Next week TEN begins a radical shake-up to its Prime Time schedule with the introduction of two news-based programmes from 6 – 7pm.
6pm with George Negus and TEN Evening News represent the biggest change in the network’s News output since introducing TEN News at Five in 1992. It is a move the network insists is not negotiable, regardless of onlookers who question its schedule of 2.5 hours of news and current affairs.
But TEN has always been a risk taker and sticking with The 7PM Project has paid off. TEN was also the first network to abandon the traditional Sunday night movie, which was subsequently followed by other commercial networks.
Chief Programming Officer David Mott told TV Tonight the figures warranted a major overhaul and News was the answer, reflecting a changing landscape.
“As far as we’re concerned, nothing really changes in terms of TEN as a Network. It’s just a change between 6 and 7,” he explains. “For those in the business that understand data and numbers and positions in the market, and globally where the trends are, there’s no question that the News strategy is sound and absolutely right.
“The strategy 20 years ago to move News from 6:00 to 5:00 and have an alternative from 6 – 7 was absolutely right at the time. But we’re talking a long time ago, pre-internet, pre-Foxtel and before the current landscape of multichanneling. So, it was a sound strategy then, but it is not a sound strategy now.”
The demographics for TEN may be well-positioned between 7pm and 10:30pm says Mott, but the 6 – 7pm hour was suffering a 20% Year on Year loss. With the introduction of ELEVEN, it was able to shift Neighbours and The Simpsons.
The network even considered other approaches such as rescheduling The Biggest Loser in their place.
“The fact is they are expensive franchises and also you’ve got them there for 12 or 13 weeks and then what do you do?” he asks.
“We looked at game shows, we looked at buying in other series. But it’s very clear that when people come home they want to see the News of the day.
“Once we had established that News was the right environment for there we started the lengthy discussions on what is the make-up of our various News programmes? We liken this to what happens in the US. Every major broadcaster in the US has News between 4:00 and 7:00 before their Entertainment schedule. So this is not new territory in a global sense.”
While the landscape has indeed changed, News Directors now face the challenge that many in the work force already know much of the daily news before they reach home. As many Australians work longer hours there are also many who are arriving home later than evening bulletins.

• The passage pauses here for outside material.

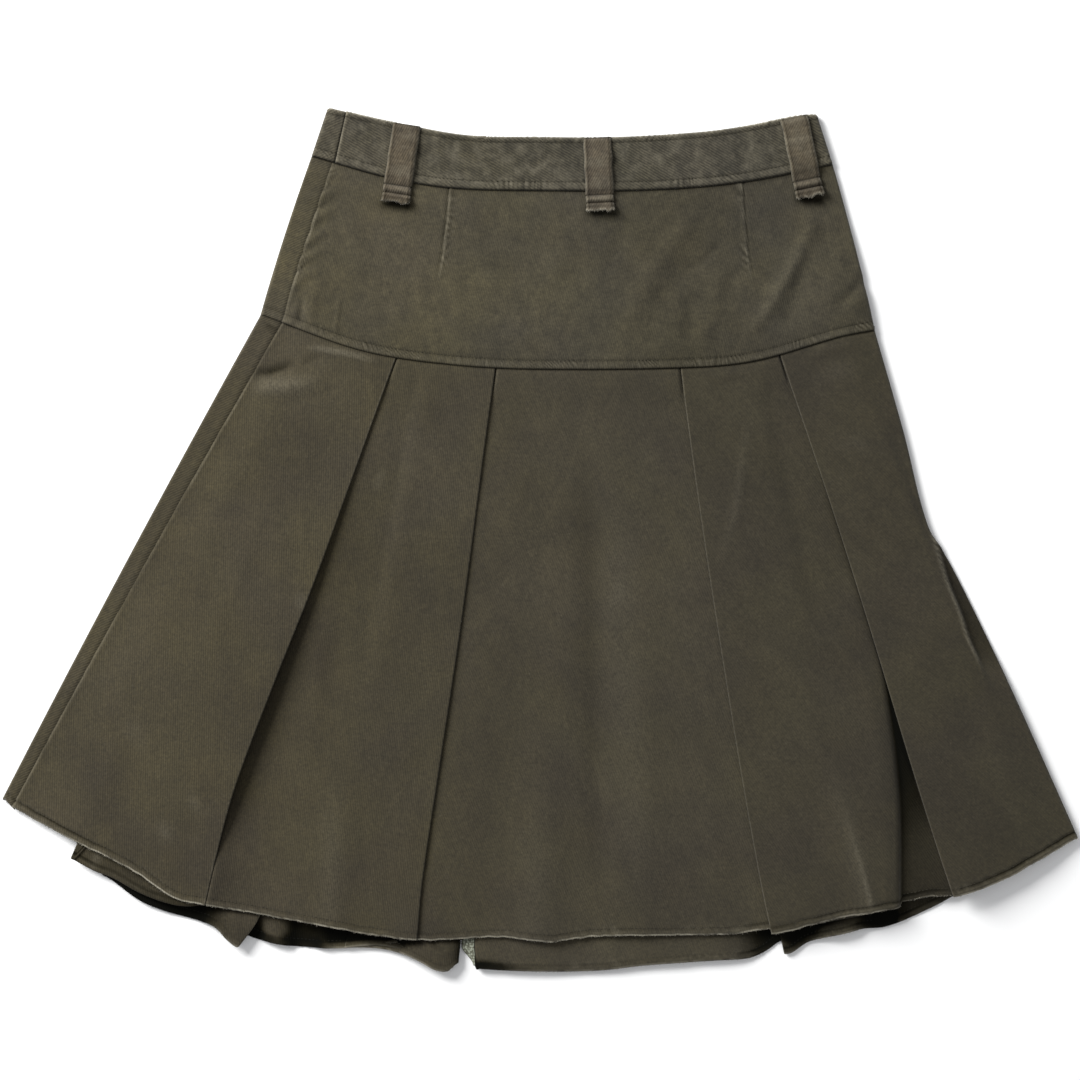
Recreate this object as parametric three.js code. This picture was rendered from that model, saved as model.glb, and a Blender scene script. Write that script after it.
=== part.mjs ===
// Pleated chino skirt in garment-dyed cotton twill, laid flat on its back with the front up.
// Millimetres, +Z up, +Y towards the waist, +X towards the right-hand side of the laid-out front.
// Places are given by x, from the middle of the laid-out width, and by drop, down from the waist at
// the centre front. The whole tube is turned a little to the right as it lies: the left side seam
// shows on top, just inside the left edge, and the right side seam is underneath.
import * as THREE from "three";

// Cloth
const CLOTH = 1.0; // one layer of twill
const BAND_CLOTH = 2.0; // waistband, doubled over its interlining
const STRAP_CLOTH = 1.6; // belt loop, folded in three
const SEAM_GAP = 0.3; // between pieces at a seam
const REST_GAP = 0.4; // air between the back and the front that lies on it

// Layers of a pleat, from middle of cloth to middle of cloth
const PITCH_AT_SEAM = 1.2;
const PITCH_AT_HEM = 1.5;

// A layer reaches its new height this far clear of the fold that it passes over or under
const CLEAR = 2;

// Height of the middle of the front yoke at its two edges
const YOKE_HEIGHT_AT_BAND = 2.6;
const YOKE_HEIGHT_AT_SKIRT = 5.4;

// The front, whose right side wraps under by this much, and the belt loops
const RIGHT_WRAP = 14;
const LOOP_WIDTH = 20.5;
const LOOP_ARCH = 1.2;
const LOOP_TACK = 0.78; // share of the loop's length at which it is tacked down to the yoke
const LOOP_END_LIFT = 1.0;

// The back's waist edge stays a little below the front's
const BACK_TOP_INSET = 0.6;

const BAND_STATIONS = 4;
const YOKE_STATIONS = 6;
const SKIRT_STATIONS = 11;
const LOOP_STATIONS = 12;
const FOLD_STEPS = 3;
const EDGE_STEPS = 5;

// Seams that run across the skirt
const TOP_EDGE = [
  { x: -162, drop: -23 },
  { x: -114, drop: -12 },
  { x: -57, drop: -1.5 },
  { x: 0, drop: 0 },
  { x: 60, drop: 0 },
  { x: 125, drop: -4 },
  { x: 160, drop: -9 },
  { x: 194, drop: -16 },
  { x: 211, drop: -17.5 },
];
const BAND_SEAM = [
  { x: -174, drop: 13.5 },
  { x: -118, drop: 29.5 },
  { x: -68, drop: 38 },
  { x: 0, drop: 40 },
  { x: 84, drop: 39.5 },
  { x: 155, drop: 33.5 },
  { x: 223, drop: 20 },
];
const YOKE_SEAM = [
  { x: -213, drop: 134.5 },
  { x: -137, drop: 162 },
  { x: -68, drop: 173 },
  { x: 0, drop: 176.5 },
  { x: 122, drop: 175 },
  { x: 167, drop: 169.5 },
  { x: 228, drop: 152 },
  { x: 255, drop: 146.5 },
];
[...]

“When we look at 6 – 7 there’s a lot of people who do miss the 6:00 News and there’s about a million people every twenty minutes arriving home around Australia. If you come home at 6:15 you’ve missed the main news of the day,” says Mott.
“I would argue that the two News services on Seven and Nine are very, very good. They’re very solid News bulletins, but very similar, arguably, in Presenters and some of the graphic components.”
In television timing is everything. Nine, Seven and ABC have just reminded viewers of their commitment to News with their coverage of the Queensland floods. TEN will have its work cut out to ask viewers to re-evaluate the landscape. But it has poured more than $20m into hiring new journalists and producers.
Hugh Riminton, Hamish MacDonald, Emma Dallimore, Max Futcher, Danielle Isdale and Emily Rice have all joined 6PM with George Negus. It promises to give viewers a deeper understanding of the main stories of the day.
“What we’re looking to do is create a national programme that absolutely gives you all the news of the day, so that you won’t feel devalued in any way. We’re going to go deeper with the main stories. The end result is that by the end of 6PM with George Negus you will be more informed of the bigger stories and with a very clear indication of all of the main stories of the day.”
At 6:30pm local hosts -Sandra Sully, Mal Walden, Bill McDonald, Rebecca Morse and Narelda Jacobs- will present state-based bulletins.
“The 6:30 bulletin creates an opportunity. Yes you’ve got the World News on SBS, and you’ve got, what I would argue, are the very tabloid current affairs shows on Seven and Nine. The ABC really don’t have a lot to offer at 6:30. So we think there is a great chance for the 6:30 News to break ground there and find its feet early on,” he says.
“That feeds beautifully into the lighter tone of The 7PM Project.“
Negus will no longer be a regular on 7PM, the show which gave TEN the confidence to move him to 6PM.
“It’s a loss to 7PM but certainly a significant gain at 6:00,” says Mott.
“I was at a bar with him one night having a few drinks over whether he was prepared to come on board, and I was amazed at the number of young kids who came up and were huge fans as a result of The 7PM Project.”
Next week TEN will find out whether the move will pay off. Knowing such a cultural move will require patience, Mott is outwardly pragmatic.
“We’ve all been around long enough to know it’s all about habit, but you’ve got to start somewhere.”
6PM with George Negus and TEN Evening News begin Monday night.